Business groups worry this enables unchecked enforcement; consumer advocates back broad powers for deterrence. For more on the arguments, see the SCOTUSblog case preview.
Diverse Amicus Perspectives Shape the Debate
Over 20 amici filed briefs:
- Chamber of Commerce: Require harm to avoid penalties in disgorgement clothing.
- State AGs: Uphold broad authority for investor protection.
- Scholars: Liu demands victims; (d)(7) doesn't abrogate equity.
- SEC alumni: Flexibility essential for novel schemes.
These voices underscore stakes beyond Sripetch.

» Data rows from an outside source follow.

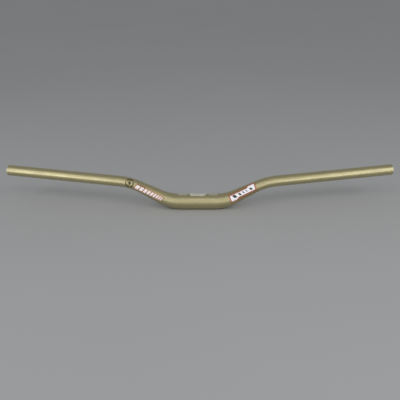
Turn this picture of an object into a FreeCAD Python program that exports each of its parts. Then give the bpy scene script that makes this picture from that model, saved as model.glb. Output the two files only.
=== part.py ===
import FreeCAD, Part
import math
import os
from FreeCAD import Rotation, Vector

# An off-road riser handlebar: one tube, drawn thicker at the clamp, tapered down to the grips and bent.
# The origin is the middle of the clamp zone, on the tube's axis. +X runs along the clamp zone to the
# rider's left hand, +Y back to the rider and +Z up. Millimetres and degrees.

# The tube's line
width = 800.0              # end to end, straight across
clamp_straight = 36.0      # half of the straight clamp zone, where the inner bends and the taper begin
rise = 39.0                # from the clamp's axis up to the corner of the outer bend
rise_angle = 25.5          # slope of the rise
inner_bend_radius = 90.0
outer_bend_radius = 120.0
back_sweep = 7.0           # of the grip ends, back towards the rider
up_sweep = 5.0             # of the grip ends, upwards
roll_back_angle = 17.0     # how far the bar stands turned back in its clamp

# The tube's section
clamp_diameter = 31.8
grip_diameter = 22.2
clamp_wall = 2.4
grip_wall = 1.9
taper_length = 88.0        # along the tube, from the clamp zone to the grip diameter
end_round = 0.7            # outer edge of each open end
bore_chamfer = 0.5         # inner edge of each open end
loft_step = 3.0            # degrees of bend from one section of a tapered bend to the next

# The printed films on the two rises. A place is a distance along the tube's axis from the middle, and facing
# is the angle above straight ahead in the bar's own frame, before it is rolled back.
film = 0.12                # thickness
film_corner = 1.5          # corner radius of the two slanted films
panel_place = 95.0
panel_length = 61.0
panel_height = 19.4
panel_slant_angle = 4.0
panel_facing_angle = 10.0
strip_place = 102.0
strip_length = 64.0
strip_height = 12.5
strip_slant_angle = 20.0
strip_facing_angle = -3.0
badge_diameter = 20.0
badge_facing_angle = 6.0
badge_gap = 1.2            # from the strip's end to the badge's edge
badge_place = strip_place + strip_length / 2 + badge_gap + badge_diameter / 2

hair = 1e-6                # lengths below this are none
origin = Vector(0, 0, 0)
along_bar = Vector(1, 0, 0)
forward = Vector(0, -1, 0)


def unit(vector):
    return vector * (1.0 / vector.Length)


class Straight:
    """A straight run of the tube's axis, from start along direction."""

    def __init__(self, start, direction, length):
        self.start, self.direction, self.length = start, direction, length

    def point(self, distance):
        return self.start + self.direction * distance

    def tangent(self, distance):
        return self.direction


class Bend:
    """A circular run of the tube's axis, from start along direction, turning about pivot round axis."""

    def __init__(self, start, direction, new_direction, radius):
        self.axis = unit(direction.cross(new_direction))
        self.angle = math.degrees(direction.getAngle(new_direction))
        self.radius = radius
        self.start, self.direction = start, direction
        self.pivot = start + self.axis.cross(direction) * radius
        self.length = radius * math.radians(self.angle)

    def turn(self, distance):
        return Rotation(self.axis, math.degrees(distance / self.radius))

    def point(self, distance):
        return self.pivot + self.turn(distance).multVec(self.start - self.pivot)

    def tangent(self, distance):
        return self.turn(distance).multVec(self.direction)


def side_runs():
    """The axis from the clamp zone's edge to one end: bend, rise, bend, grip arm."""
    rise_way = Rotation(forward, rise_angle).multVec(along_bar)
    arm_way = unit(Vector(1, math.tan(math.radians(back_sweep)), math.tan(math.radians(up_sweep))))
    inner_corner_leg = inner_bend_radius * math.tan(along_bar.getAngle(rise_way) / 2)
    outer_corner_leg = outer_bend_radius * math.tan(rise_way.getAngle(arm_way) / 2)
    corner_to_corner = rise / math.sin(math.radians(rise_angle))

    inner_bend = Bend(along_bar * clamp_straight, along_bar, rise_way, inner_bend_radius)
    rise_start = inner_bend.point(inner_bend.length)
    rise_run = Straight(rise_start, rise_way, corner_to_corner - inner_corner_leg - outer_corner_leg)
    outer_bend = Bend(rise_run.point(rise_run.length), rise_way, arm_way, outer_bend_radius)
    arm_start = outer_bend.point(outer_bend.length)
    arm = Straight(arm_start, arm_way, (width / 2 - arm_start.x) / arm_way.x)
    return [inner_bend, rise_run, outer_bend, arm]


def taper(clamp_size, grip_size, distance):
    """A size that falls evenly from the clamp zone's edge to the end of the taper."""
    share = min(max((distance - clamp_straight) / taper_length, 0.0), 1.0)
    return clamp_size + (grip_size - clamp_size) * share


def outer_radius(distance):
    return taper(clamp_diameter, grip_diameter, distance) / 2


def bore_radius(distance):
    return outer_radius(distance) - taper(clamp_wall, grip_wall, distance)


def film_radius(distance):
    return outer_radius(distance) + film


def circle(centre, normal, radius):
    return Part.Wire(Part.makeCircle(radius, centre, normal))


def stretch(run, low, high, run_start, radius_at):
    """One solid stretch of a run, between two distances on it, exact where the radius doesn't change."""
    low_radius, high_radius = radius_at(run_start + low), radius_at(run_start + high)
    even = abs(high_radius - low_radius) < hair
    if isinstance(run, Straight):
        if even:
            return Part.makeCylinder(low_radius, high - low, run.point(low), run.direction)
        return Part.makeCone(low_radius, high_radius, high - low, run.point(low), run.direction)
    if even:
        disc = Part.Face(circle(run.point(low), run.tangent(low), low_radius))
        return disc.revolve(run.pivot, run.axis, math.degrees((high - low) / run.radius))
    steps = max(2, math.ceil(math.degrees((high - low) / run.radius) / loft_step))
    sections = []
    for step in range(steps + 1):
        place = low + (high - low) * step / steps
        section = circle(run.start, run.direction, radius_at(run_start + place))
        section.rotate(run.pivot, run.axis, math.degrees(place / run.radius))
        sections.append(section)
    return Part.makeLoft(sections, True, False)


def swept(runs, low, high, radius_at):
    """The stretches of one side between two distances along the tube's axis."""
    breaks = [low, high, clamp_straight + taper_length]
    pieces = []
    run_start = clamp_straight
    for run in runs:
        run_end = run_start + run.length
        cuts = sorted(min(max(place, run_start), run_end) for place in breaks + [run_start, run_end])
        for here, there in zip(cuts, cuts[1:]):
            if there - here > hair and here > low - hair and there < high + hair:
                pieces.append(stretch(run, here - run_start, there - run_start, run_start, radius_at))
        run_start = run_end
    return pieces


def both_sides(pieces):
    return pieces + [piece.mirror(origin, along_bar) for piece in pieces]


def on_line(runs, distance):
    """The point and direction of the tube's axis at a distance from the middle, on the +X side."""
    run_start = clamp_straight
    for run in runs:
        if distance <= run_start + run.length:
            break
        run_start += run.length
    return run.point(distance - run_start), run.tangent(distance - run_start)


def rounded_outline(points, radius):
    """A closed wire through the points with each corner rounded."""
    edges = []
    count = len(points)
    starts, ends = [], []
    for index, corner in enumerate(points):
        back = unit(points[index - 1] - corner)
        ahead = unit(points[(index + 1) % count] - corner)
        half = back.getAngle(ahead) / 2
        leg = radius / math.tan(half)
        middle = corner + unit(back + ahead) * (radius / math.sin(half) - radius)
        starts.append(corner + back * leg)
        ends.append(corner + ahead * leg)
        edges.append(Part.Arc(starts[-1], middle, ends[-1]).toShape())
    for index in range(count):
        edges.append(Part.LineSegment(ends[index], starts[(index + 1) % count]).toShape())
    return Part.Wire(Part.__sortEdges__(edges))


def facing_frame(runs, place, facing):
    """Middle of a film on the tube's axis, with the way along the tube there and the way the film faces."""
    middle, way = on_line(runs, place)
    ahead = Rotation(along_bar, -facing).multVec(forward)
    return middle, way, unit(ahead - way * ahead.dot(way))


def slanted_cutter(runs, place, length, height, slant, facing):
    """A prism with a slanted four-cornered outline, standing out from the tube's axis."""
    middle, way, out = facing_frame(runs, place, facing)
    across = way.cross(out)
    lean = math.tan(math.radians(slant)) * height / 2
    corners = [
        middle + way * (-length / 2 - lean) - across * (height / 2),
        middle + way * (length / 2 - lean) - across * (height / 2),
        middle + way * (length / 2 + lean) + across * (height / 2),
        middle + way * (-length / 2 + lean) + across * (height / 2),
    ]
    return Part.Face(rounded_outline(corners, film_corner)).extrude(out * clamp_diameter)


def round_cutter(runs, place, diameter, facing):
    """A round prism standing out from the tube's axis."""
    middle, way, out = facing_frame(runs, place, facing)
    return Part.makeCylinder(diameter / 2, clamp_diameter, middle, out)


def make_film(runs, cutter, place, reach, core):
    """The skin of film over the tube inside a cutter's outline, which lies within reach of its place."""
    sleeve = swept(runs, max(place - reach, clamp_straight), place + reach, film_radius)
    skin = sleeve[0].fuse(sleeve[1:]) if len(sleeve) > 1 else sleeve[0]
    return skin.common(cutter).cut(core)


def make_core(runs, tube_end):
    """The tube's outer form, solid, with rounded ends."""
    middle = Part.makeCylinder(clamp_diameter / 2, 2 * clamp_straight, along_bar * -clamp_straight, along_bar)
    side = swept(runs, clamp_straight, tube_end, outer_radius)
    tip = runs[-1].point(runs[-1].length)
    rim = [edge for edge in side[-1].Edges if edge.Closed and (edge.CenterOfMass - tip).Length < end_round]
    side[-1] = side[-1].makeFillet(end_round, rim)
    return middle.fuse(both_sides(side))


def make_bore(runs, tube_end):
    """The hollow inside the tube, from end to end, flared at the open ends."""
    middle_radius = bore_radius(clamp_straight)
    middle = Part.makeCylinder(middle_radius, 2 * clamp_straight, along_bar * -clamp_straight, along_bar)
    side = swept(runs, clamp_straight, tube_end, bore_radius)
    arm = runs[-1]
    mouth_radius = bore_radius(tube_end)
    side.append(Part.makeCone(mouth_radius, mouth_radius + bore_chamfer, bore_chamfer,
                              arm.point(arm.length - bore_chamfer), arm.direction))
    return middle.fuse(both_sides(side))


def make_parts():
    runs = side_runs()
    tube_end = clamp_straight + sum(run.length for run in runs)
    core = make_core(runs, tube_end)
    panel = slanted_cutter(runs, panel_place, panel_length, panel_height, panel_slant_angle, panel_facing_angle)
    strip = slanted_cutter(runs, strip_place, strip_length, strip_height, strip_slant_angle, strip_facing_angle)
    badge = round_cutter(runs, badge_place, badge_diameter, badge_facing_angle)
    panel_film = make_film(runs, panel, panel_place, panel_length, core)
    strip_film = make_film(runs, strip, strip_place, strip_length, core)
    badge_film = make_film(runs, badge, badge_place, badge_diameter, core)
    return {
        "bar_tube": core.cut(make_bore(runs, tube_end)),
        "panel_decal": panel_film,
        "strip_decal": strip_film.mirror(origin, along_bar),
        "badge_decal": badge_film.mirror(origin, along_bar),
    }


os.makedirs("parts", exist_ok=True)
for name, shape in make_parts().items():
    if shape.ShapeType == "Compound" and len(shape.Solids) == 1:
        shape = shape.Solids[0]
    shape.rotate(origin, along_bar, -roll_back_angle)
    shape.exportStep("parts/" + name + ".step")
    print(name, shape.ShapeType, len(shape.Solids), "solids", round(shape.Volume, 2), "mm3", shape.isValid())
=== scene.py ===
import math

import bmesh
import bpy
from mathutils import Matrix, Quaternion, Vector


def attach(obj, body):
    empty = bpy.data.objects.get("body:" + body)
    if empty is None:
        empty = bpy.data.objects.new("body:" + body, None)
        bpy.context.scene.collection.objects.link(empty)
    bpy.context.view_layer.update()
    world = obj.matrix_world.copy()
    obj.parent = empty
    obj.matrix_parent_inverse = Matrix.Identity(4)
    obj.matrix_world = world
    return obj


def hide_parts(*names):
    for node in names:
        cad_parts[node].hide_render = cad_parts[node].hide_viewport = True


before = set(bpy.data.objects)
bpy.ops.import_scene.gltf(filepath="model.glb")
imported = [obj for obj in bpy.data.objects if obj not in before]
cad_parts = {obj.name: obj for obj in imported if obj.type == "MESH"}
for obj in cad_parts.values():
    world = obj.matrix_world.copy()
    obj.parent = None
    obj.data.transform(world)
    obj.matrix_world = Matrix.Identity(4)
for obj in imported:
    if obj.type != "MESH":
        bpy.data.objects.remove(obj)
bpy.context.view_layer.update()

mm = 0.001
fullTurn = 2 * math.pi

# The tube's line and section, in the bar's own frame, before it is rolled back in its clamp.
barLine = {
    "halfWidth": 400 * mm,
    "clampStraight": 36 * mm,  # half of the straight clamp zone
    "rise": 39 * mm,
    "riseAngle": 25.5,
    "innerBendRadius": 90 * mm,
    "outerBendRadius": 120 * mm,
    "backSweep": 7,
    "upSweep": 5,
    "rollBack": 17,
}

barSection = {
    "clampRadius": 15.9 * mm,
    "gripRadius": 11.1 * mm,
    "clampWall": 2.4 * mm,
    "gripWall": 1.9 * mm,
    "taperLength": 88 * mm,
    "taperEase": 5 * mm,  # the taper fades in and out over this much each way
    "endRound": 0.7 * mm,
    "mouthChamfer": 0.5 * mm,
    "facets": 120,
    "seam": -110,  # where the skin closes, in degrees above straight ahead
}

rollBack = Matrix.Rotation(math.radians(-barLine["rollBack"]), 4, "X")


def bendRun(start, heading, newHeading, radius):
    axis = heading.cross(newHeading).normalized()
    return {"start": start, "heading": heading, "axis": axis, "radius": radius,
            "pivot": start + axis.cross(heading) * radius, "length": radius * heading.angle(newHeading)}


def placeOnRun(run, distance):
    if "radius" not in run:
        return run["start"] + run["heading"] * distance, run["heading"]
    turn = Quaternion(run["axis"], distance / run["radius"])
    return run["pivot"] + turn @ (run["start"] - run["pivot"]), turn @ run["heading"]


def layOutRuns(line):
    # clamp zone, inner bend, rise, outer bend and grip arm, on the +X side
    across = Vector((1, 0, 0))
    slope = math.radians(line["riseAngle"])
    riseWay = Vector((math.cos(slope), 0, math.sin(slope)))
    armWay = Vector((1, math.tan(math.radians(line["backSweep"])), math.tan(math.radians(line["upSweep"]))))
    armWay.normalize()
    clamp = {"start": Vector((0, 0, 0)), "heading": across, "length": line["clampStraight"]}
    inner = bendRun(across * line["clampStraight"], across, riseWay, line["innerBendRadius"])
    legs = (line["innerBendRadius"] * math.tan(across.angle(riseWay) / 2)
            + line["outerBendRadius"] * math.tan(riseWay.angle(armWay) / 2))
    rise = {"start": placeOnRun(inner, inner["length"])[0], "heading": riseWay,
            "length": line["rise"] / math.sin(slope) - legs}
    outer = bendRun(placeOnRun(rise, rise["length"])[0], riseWay, armWay, line["outerBendRadius"])
    armStart = placeOnRun(outer, outer["length"])[0]
    arm = {"start": armStart, "heading": armWay, "length": (line["halfWidth"] - armStart.x) / armWay.x}
    return [clamp, inner, rise, outer, arm]


barRuns = layOutRuns(barLine)
halfLength = sum(run["length"] for run in barRuns)


def barAxis(distance):
    # point and heading at a signed distance along the bar from its middle
    left = abs(distance)
    for run in barRuns:
        if left <= run["length"] or run is barRuns[-1]:
            break
        left -= run["length"]
    point, heading = placeOnRun(run, left)
    if distance < 0:
        return Vector((-point.x, point.y, point.z)), Vector((heading.x, -heading.y, -heading.z))
    return point, heading


def eased(value, reach):
    # max(value, 0) with its corner rounded over the reach each way
    if abs(value) < reach:
        return (value + reach) ** 2 / (4 * reach)
    return max(value, 0.0)


def taperShare(distance):
    # 0 in the clamp zone, 1 on the grip arm
    past = abs(distance) - barLine["clampStraight"]
    ease, length = barSection["taperEase"], barSection["taperLength"]
    return (eased(past, ease) - eased(past - length, ease)) / length


def between(low, high, share):
    return low + (high - low) * share


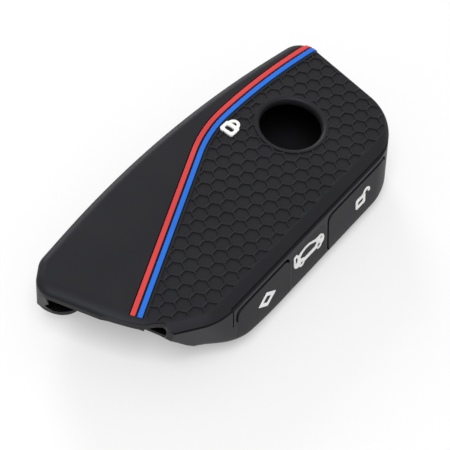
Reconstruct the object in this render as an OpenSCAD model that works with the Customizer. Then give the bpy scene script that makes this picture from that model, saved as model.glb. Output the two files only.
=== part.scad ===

Possible Rulings and Immediate Fallout
Outcomes range from affirming Ninth Circuit (no harm needed) to adopting Second Circuit (harm required), or nuanced middle ground like Liu. A harm mandate could spike litigation over victim tracing, shrinking SEC recoveries by 20-30% in no-loss cases like pure insider trading.
| Fiscal Year | Disgorgement ($B) | Total Relief ($B) |
|---|---|---|
| 2024 | 6.1 | 8.2 |
| 2025 | 10.8 | 17.9 |
Data from SEC FY2025 results.
Implications for SEC Enforcement Strategy
A restrictive ruling aligns with recent SEC shifts under new leadership, prioritizing high-harm fraud over technical violations. It may boost civil penalties under § 21A (triple profits) but complicate settlements. Defendants gain leverage; agencies like FTC face similar scrutiny.
Effects on Markets, Investors, and Companies
For investors, weaker disgorgement risks unchecked fraud eroding trust. Companies face clearer compliance lines but potentially bolder violators. Markets could see fewer pump-and-dumps, though diffuse harms persist. Long-term, uniform rules foster predictability.
Looking Ahead: Enforcement in a Post-Sripetch World
Decision expected by June 2026. Whatever the outcome, it cements SCOTUS oversight of agency powers. Stakeholders should monitor dockets at the Supreme Court website. This case exemplifies tensions between deterrence and due process in modern regulation.